Sessions for the world première recording of the complete music for Shostakovich’s second film Odna (Alone) with the Hessischer Rundfunk Symphony Orchestra (Frankfurt Radio Symphony Orchestra) under the British conductor Mark Fitz-Gerald, took place at HR-Sendesaal in Frankfurt, Germany during the last week of November 2006. Set in late 1920s Leningrad and then in the Altai Mountains in Russian Mongolia, the film boasts a dazzling score, reconstructed by Fitz-Gerald and others from the official Russian version of the film. It calls for a huge orchestra including a banda (8 brass band instruments), theremin, (Shostakovich was the first composer to write for this new electronic instrument), barrel-organ, a soprano, mezzo-soprano, tenor, a Mongolian throat singer (performed on the recording by the Dutch ethnomusicologist Mark van Tongeren) and choir.

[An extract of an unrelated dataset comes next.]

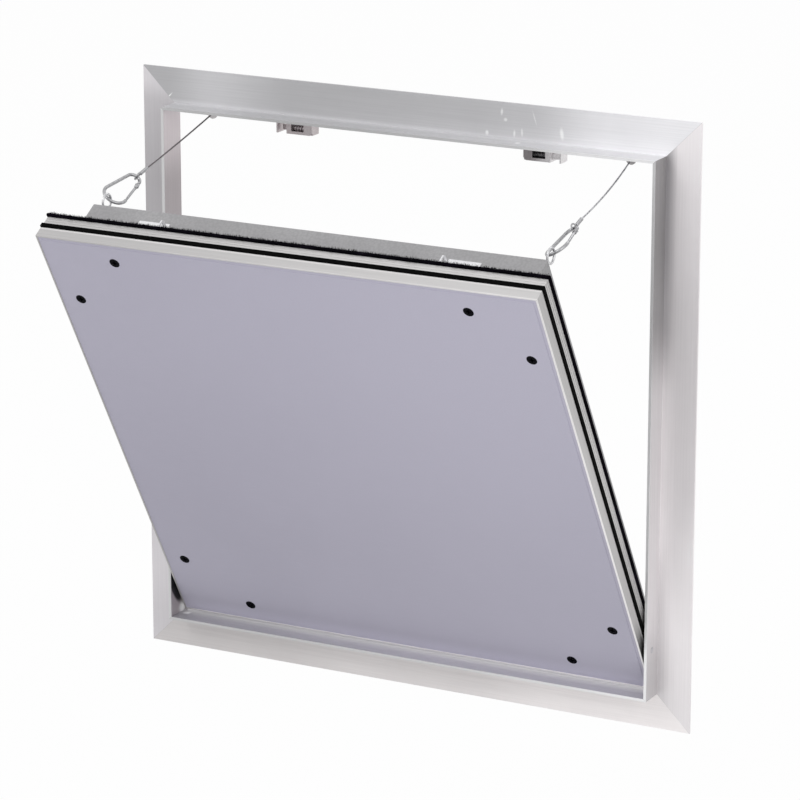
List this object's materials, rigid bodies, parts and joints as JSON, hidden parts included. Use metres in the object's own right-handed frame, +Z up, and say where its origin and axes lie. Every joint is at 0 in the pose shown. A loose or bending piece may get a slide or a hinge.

Mark Fitz-Gerald writes: ‘The music is fabulous – highly dramatic and symphonic, especially in the scene in which a sheep-trader throws the schoolteacher heroine [sent to teach the children of the shepherds] out of his sled, leaving her (he thinks) to die in the extreme cold.’ The recording also includes a beautiful, lyrical prelude that was not used in the film.

The vocal soloists were Irina Mataeva (soprano), Anna Kiknadze (mezzo soprano) and Dmitri Voropaev (tenor) and the choral sections were performed by the Choir of the Frankfurt Conservatory.

The recording sessions were produced and engineered by Hans-Bernhard Bätzing and Thomas Eschler.